> **SHORT EXERCISE**
Repeat every line below exactly as it reads.
-------------------------
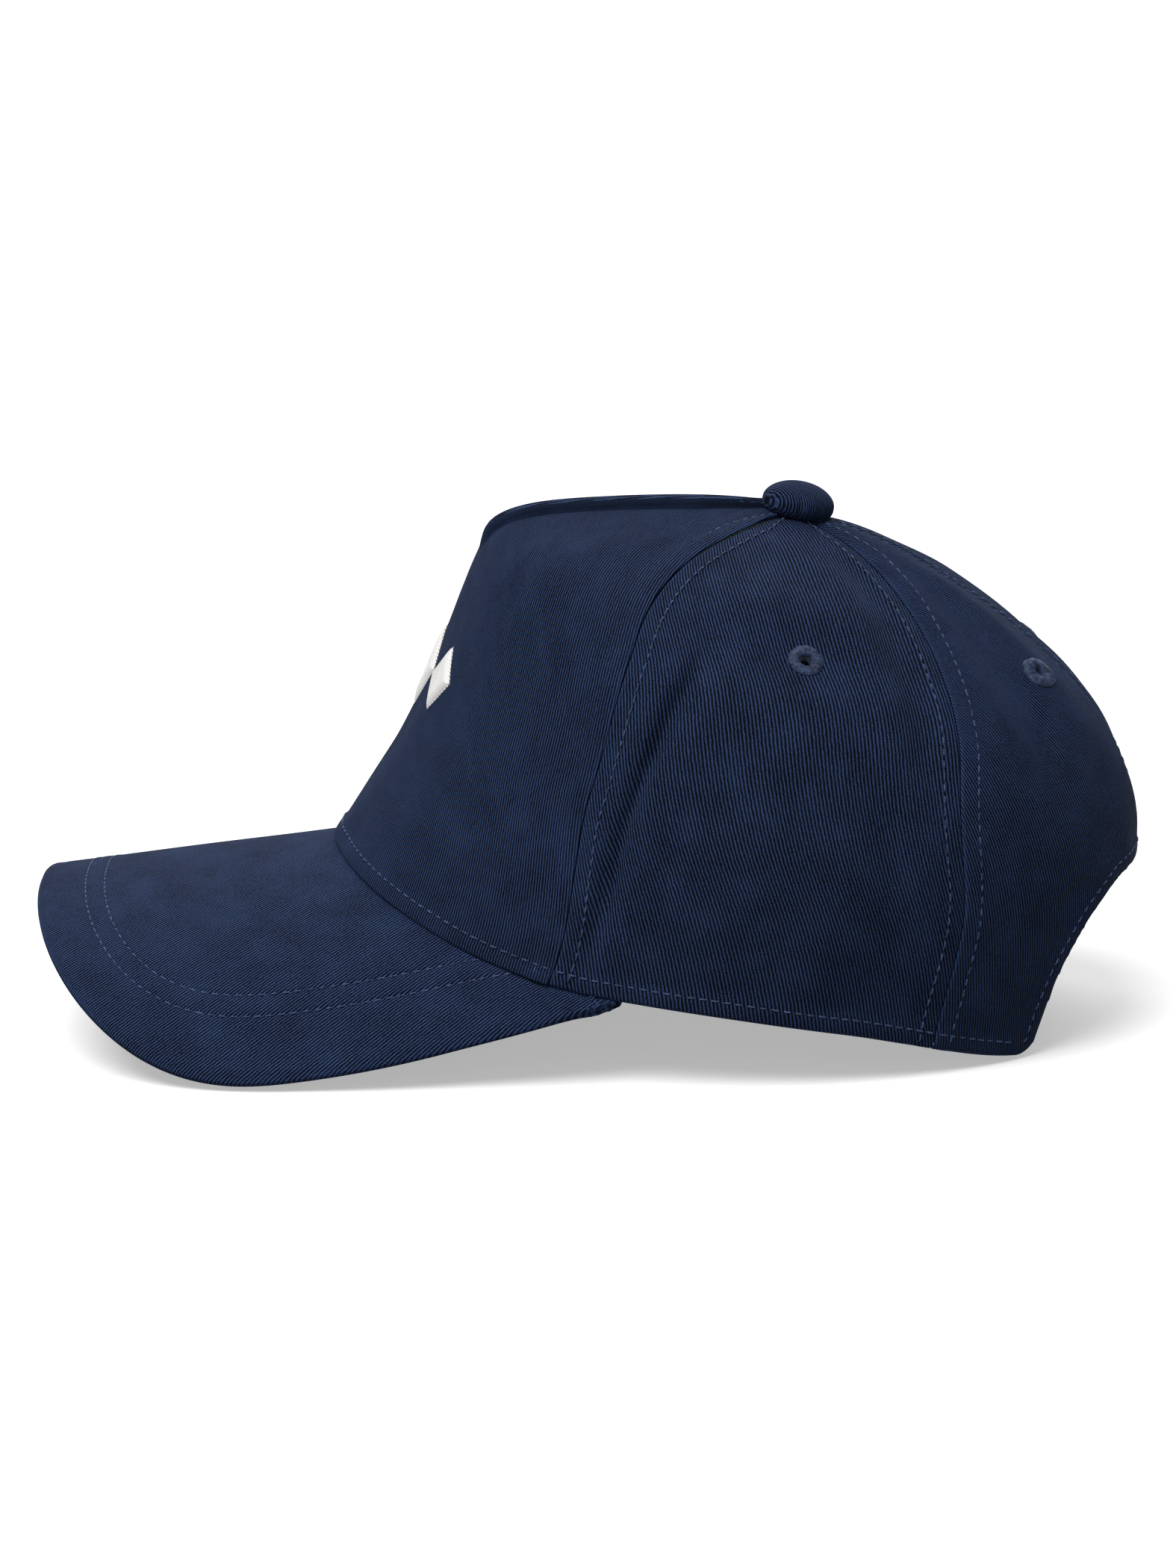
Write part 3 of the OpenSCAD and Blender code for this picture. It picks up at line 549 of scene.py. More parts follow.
def panel(name, edges, n_mid, rear, mat):
    """One crown panel: returns the piece, the flat size of its cut and its area."""
    front = name == "panel_front"
    a_mid = (edges[0] + edges[-1]) / 2
    sign = 1 if a_mid > 0 else -1
    hem_mid = t_at(a_mid, hem(a_mid))
    s, tau = tau_table(a_mid, float(hem_mid))
    top = s[-1]
    if rear:  # closer rows as far up as the opening reaches
        more = [np.arange(8.0, 60, 0.8)[1:],
                np.linspace(60, top, int((top - 60) / ROW_STEP))[1:]]
    else:
        more = [np.linspace(8.0, top, int((top - 8) / ROW_STEP) + 1)[1:]]
    rows = np.concatenate([ROWS] + more)
    tv = np.interp(rows, s, tau)
    t_mid = hem_mid + (T_TOP - hem_mid) * tv
    a, d = column_angles(edges, t_mid, n_mid)
    th = t_at(a, hem(a))
    t = th + (T_TOP - th) * tv[:, None]
    h = np.repeat(rows[:, None], a.shape[1], 1)
    faces = grid_faces(*a.shape)
    a0, t0 = a, t
    if rear:  # cut the opening, and move the points beside it onto its line
        la, lz = arch_line()
        b = np.abs(a)
        z = crown0(a, t)[..., 2]
        dist, near = line_distance(np.stack([b.ravel() * RING, z.ravel()], -1),
                                   np.stack([la * RING, lz], -1))
        near, dist = near.reshape(a.shape), dist.reshape(a.shape)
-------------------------
> **RESULT OF THE EXERCISE**
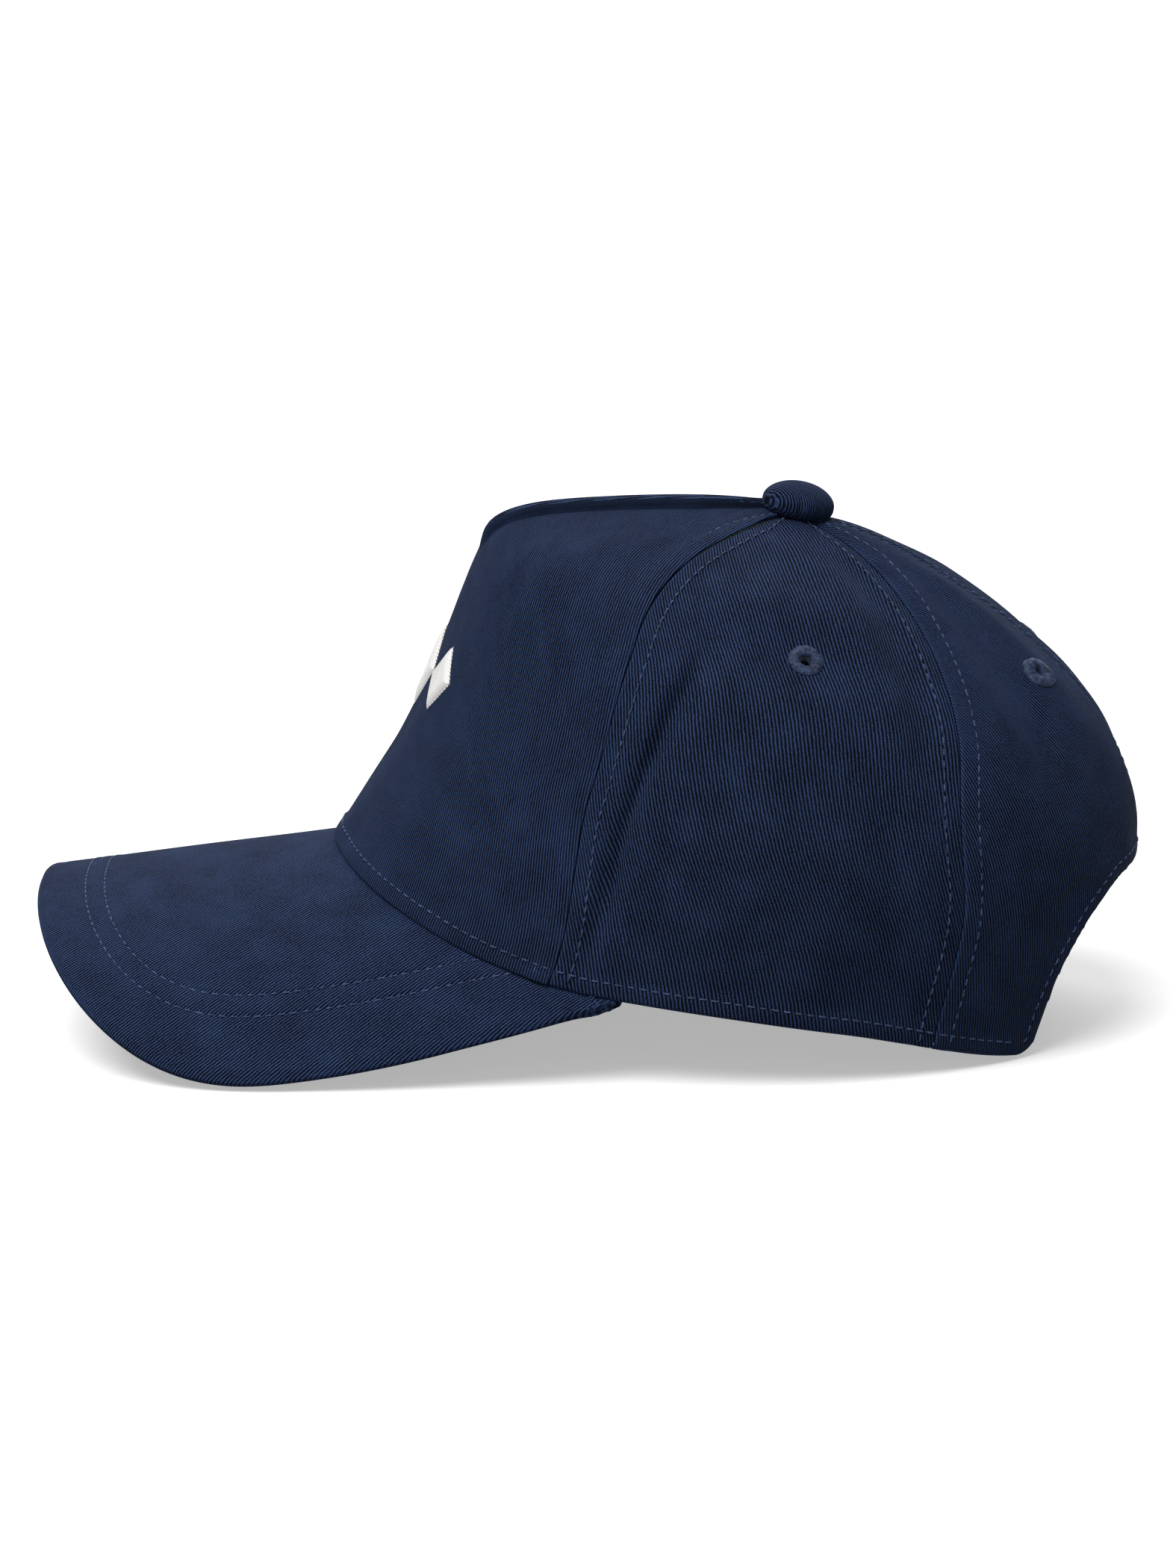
Write part 3 of the OpenSCAD and Blender code for this picture. It picks up at line 549 of scene.py. More parts follow.
def panel(name, edges, n_mid, rear, mat):
    """One crown panel: returns the piece, the flat size of its cut and its area."""
    front = name == "panel_front"
    a_mid = (edges[0] + edges[-1]) / 2
    sign = 1 if a_mid > 0 else -1
    hem_mid = t_at(a_mid, hem(a_mid))
    s, tau = tau_table(a_mid, float(hem_mid))
    top = s[-1]
    if rear:  # closer rows as far up as the opening reaches
        more = [np.arange(8.0, 60, 0.8)[1:],
                np.linspace(60, top, int((top - 60) / ROW_STEP))[1:]]
    else:
        more = [np.linspace(8.0, top, int((top - 8) / ROW_STEP) + 1)[1:]]
    rows = np.concatenate([ROWS] + more)
    tv = np.interp(rows, s, tau)
    t_mid = hem_mid + (T_TOP - hem_mid) * tv
    a, d = column_angles(edges, t_mid, n_mid)
    th = t_at(a, hem(a))
    t = th + (T_TOP - th) * tv[:, None]
    h = np.repeat(rows[:, None], a.shape[1], 1)
    faces = grid_faces(*a.shape)
    a0, t0 = a, t
    if rear:  # cut the opening, and move the points beside it onto its line
        la, lz = arch_line()
        b = np.abs(a)
        z = crown0(a, t)[..., 2]
        dist, near = line_distance(np.stack([b.ravel() * RING, z.ravel()], -1),
                                   np.stack([la * RING, lz], -1))
        near, dist = near.reshape(a.shape), dist.reshape(a.shape)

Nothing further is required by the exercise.